The fixes are straightforward. Chew food slowly and make sure you’ve swallowed one bite before taking the next. Sip from the glass instead of using a straw. Save conversation for after the meal rather than during it. These changes alone can significantly reduce bloating and upper abdominal gas pain.

Dietary Triggers and the Low-FODMAP Approach

If gas pain is a regular problem, the foods causing it likely fall into a group of carbohydrates known as FODMAPs. These are short-chain carbohydrates that your small intestine absorbs poorly, so they travel to the colon where bacteria ferment them, producing gas. The main categories include:

  • Oligosaccharides: found in onions, garlic, beans, lentils, and many wheat products
  • Lactose: the sugar in dairy products like milk, soft cheese, and yogurt
  • Fructose: the sugar in many fruits, honey, and high-fructose corn syrup
  • Sugar alcohols (polyols): artificial sweeteners like sorbitol and mannitol, also found naturally in some fruits

A low-FODMAP diet temporarily eliminates these categories, then reintroduces them one at a time to identify your specific triggers. Most people need at least two weeks on the elimination phase before symptoms improve, though it can take up to six weeks. This isn’t meant to be a permanent diet. The goal is pinpointing which specific carbohydrates cause your symptoms so you only avoid those long-term.

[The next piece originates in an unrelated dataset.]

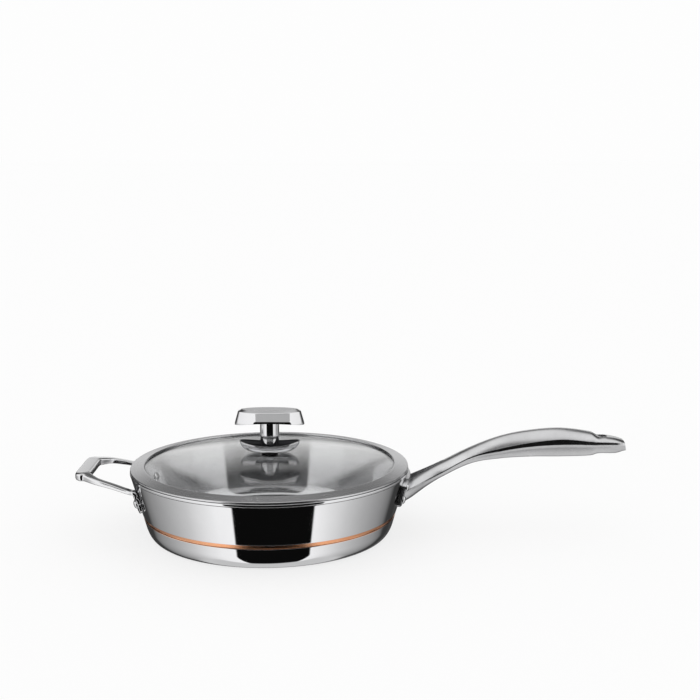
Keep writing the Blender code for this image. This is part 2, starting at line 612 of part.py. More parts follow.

Some people find that their gas pain comes from just one category. Lactose intolerance, for example, is extremely common and would only require cutting back on dairy or using lactase supplements. Others react primarily to the oligosaccharides in beans and onions. Identifying your pattern saves you from unnecessarily restricting your diet.

When Gas Pain Signals Something Else

Gas pain is almost always harmless, but certain symptoms alongside it point to something more serious. Pay attention if your gas pain comes with fever, nausea and vomiting, unexplained weight loss, bloody or black stool, chronic diarrhea, or yellow, greasy, foul-smelling stool.

Severe abdominal pain that doesn’t clearly connect to eating, or chest pain that could be confused with a heart attack, also warrants prompt medical attention. Gas pain typically comes and goes, shifts locations as gas moves through your intestines, and has an obvious relationship to meals or specific foods. Pain that is constant, localized to one spot, or worsening over hours follows a different pattern and shouldn’t be chalked up to gas without evaluation.